A uniform methodology to establish test parameters for watertightness testing: Part I: A critical review

Abstract

Many of the standards and codes related to watertightness of building components in use today have a long history and in most cases their roots were conceived decades ago. Irrespective of the broad spectrum of research on wind loads, rainfall and wind driven rain (WDR) intensity, little information is available concerning the scientific basis for watertightness test methods or performance criteria. This paper provides an overview of existing methodologies to establish test conditions and a critical review of calculation methods for wind and WDR loads on buildings, from the viewpoint of establishing test parameters for watertightness testing. The operative standard in the field of structural engineering is extended with a gust model to calculate wind loads for varying configurations, return periods and gust lengths, and model implications are discussed. A state-of-the-art on intensity–duration–frequency curves of horizontal rainfall intensity is given, and a new approach to accommodate conflicting models is presented.

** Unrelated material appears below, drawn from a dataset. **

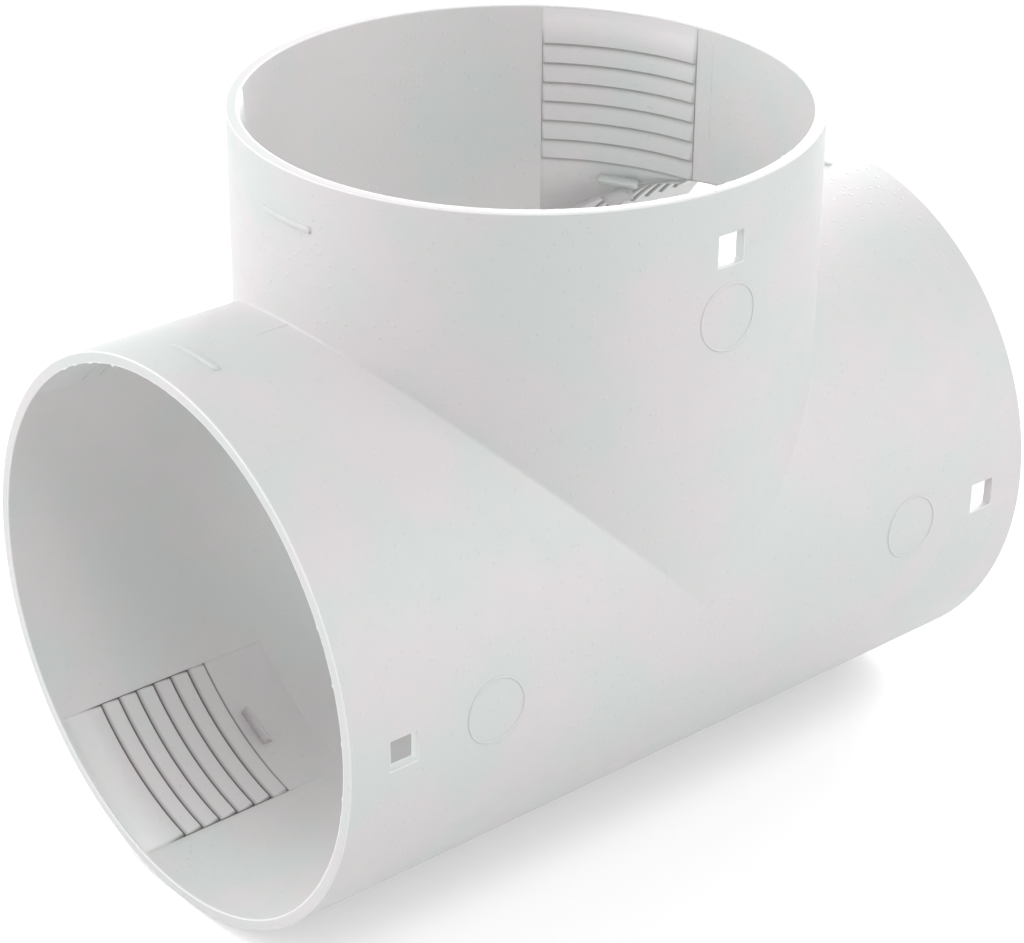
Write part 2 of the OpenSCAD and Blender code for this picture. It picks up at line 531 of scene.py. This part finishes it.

Furthermore, based on recent advances in WDR research, an adapted semi-empirical model is suggested to calculate extreme WDR intensities on building façades. For two locations boundary conditions for watertightness testing were calculated based on datasets extending over 10 years of 10-min averaged values. Finally, constraints and challenges in extreme value analysis in respect to cut-off values, fitting algorithms, goodness-of-fit (GOF) criteria and co-occurrence of rain and wind are discussed.